Ever since the first Neanderthal bones were found in 1856, people have been curious about these ancient relatives.
How different were they from us?
Did they get along with our ancestors? Fight them? Fall in love with them? The discovery of Denisovans, another ancient human group in Asia, added even more questions.
Now, an international team of geneticists and AI experts is rewriting the history of our interactions with these ancient humans.
Led by Joshua Akey, a professor at Princeton University, the researchers have uncovered evidence of multiple periods of genetic mixing between modern humans, Neanderthals, and Denisovans.
This suggests that our connection with these ancient groups was much closer than previously thought.
“This is the first time we’ve identified multiple waves of mixing between modern humans and Neanderthals,” said Liming Li, a professor in China who worked on this research in Akey’s lab.
For most of human history, modern humans and Neanderthals had contact. Our direct ancestors split from the Neanderthal family tree about 600,000 years ago and developed our modern traits about 250,000 years ago.
From then until Neanderthals disappeared around 30,000 years ago, they interacted with modern humans for about 200,000 years.
The results of their research were published in the journal Science.
Neanderthals, once thought to be slow and unintelligent, are now recognized as skilled hunters and toolmakers. They treated injuries with advanced techniques and were well adapted to cold European climates.
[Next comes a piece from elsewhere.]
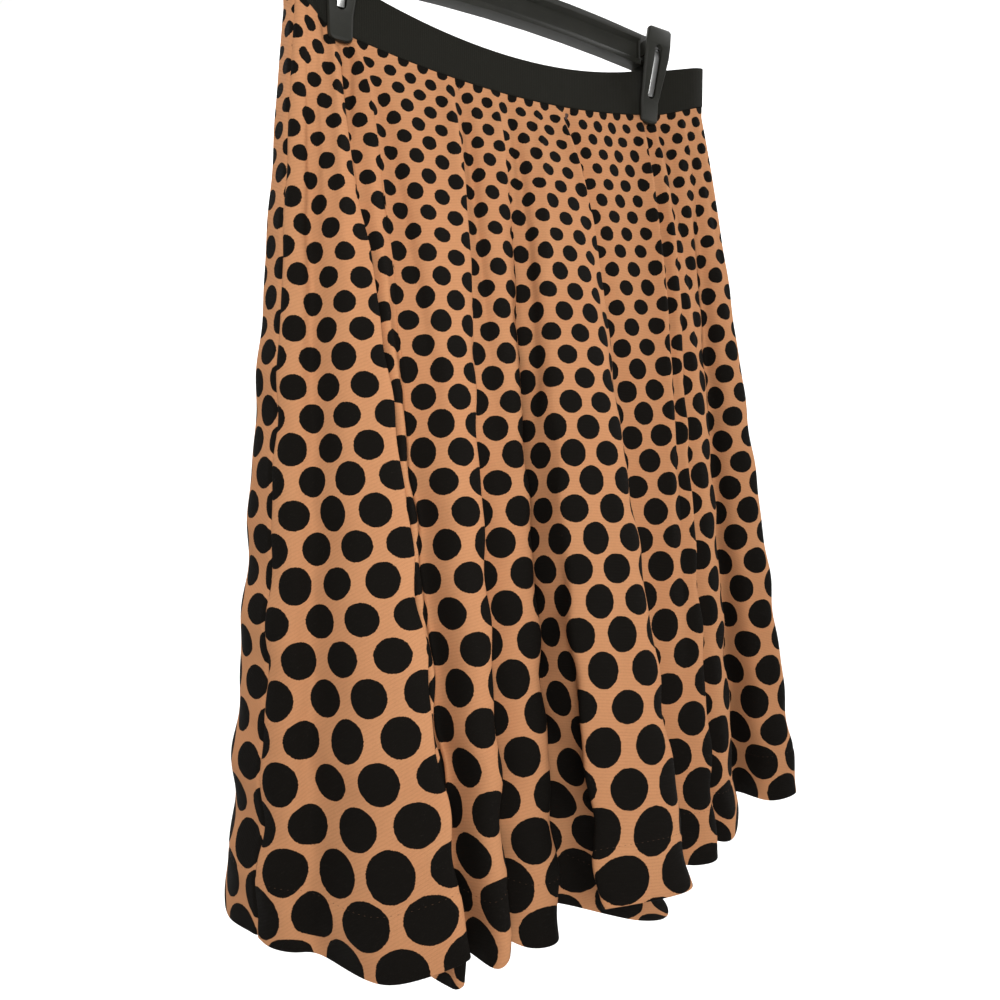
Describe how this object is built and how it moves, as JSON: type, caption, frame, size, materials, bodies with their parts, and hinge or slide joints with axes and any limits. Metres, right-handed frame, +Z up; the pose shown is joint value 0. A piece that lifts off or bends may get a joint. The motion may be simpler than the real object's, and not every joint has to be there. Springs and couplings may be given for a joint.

All these groups—Neanderthals, Denisovans, and modern humans—are considered humans. However, to avoid confusion, scientists use the terms Neanderthals, Denisovans, and modern humans to refer to these different groups.
Using genomes from 2,000 living people, three Neanderthals, and one Denisovan, Akey’s team mapped the gene flow between these groups over the past 250,000 years. They used a genetic tool called IBDmix, which uses machine learning to decode genomes. Previous studies compared human genomes to a “reference population” of modern humans with little or no Neanderthal or Denisovan DNA. But Akey’s team found that even these reference groups had some Neanderthal DNA, likely carried by travelers and their descendants.
With IBDmix, they discovered three waves of contact: the first about 200-250,000 years ago, the second 100-120,000 years ago, and the largest 50-60,000 years ago.
This contrasts sharply with previous beliefs that modern humans evolved in Africa 250,000 years ago, stayed there for 200,000 years, and then left Africa 50,000 years ago. Akey’s research shows that modern humans have been moving out of Africa and returning, encountering Neanderthals and Denisovans much earlier and more frequently than we thought.
This new understanding aligns with archaeological findings suggesting cultural and tool exchanges between these groups.
Li and Akey’s key insight was to look for modern-human DNA in Neanderthal genomes, rather than the other way around. They realized that offspring from the earliest Neanderthal-modern human matings likely stayed with Neanderthals, leaving no genetic trace in today’s humans. By incorporating Neanderthal DNA into their studies, they discovered earlier migrations that were previously hidden.
Another significant finding was that the Neanderthal population was smaller than previously believed. Using IBDmix, they showed that much of the genetic diversity in Neanderthals came from mixing with modern humans, leading to a revised estimate of about 2,400 breeding individuals, down from 3,400.
These discoveries suggest that Neanderthals didn’t go extinct in the traditional sense but were gradually absorbed into modern human populations. “Neanderthals were teetering on the edge of extinction for a long time,” Akey said. “Modern humans gradually overwhelmed them, incorporating them into our populations.”
This research paints a picture of our ancient ancestors as constantly on the move, mixing with Neanderthals and Denisovans, and sharing more history with these groups than we ever realized.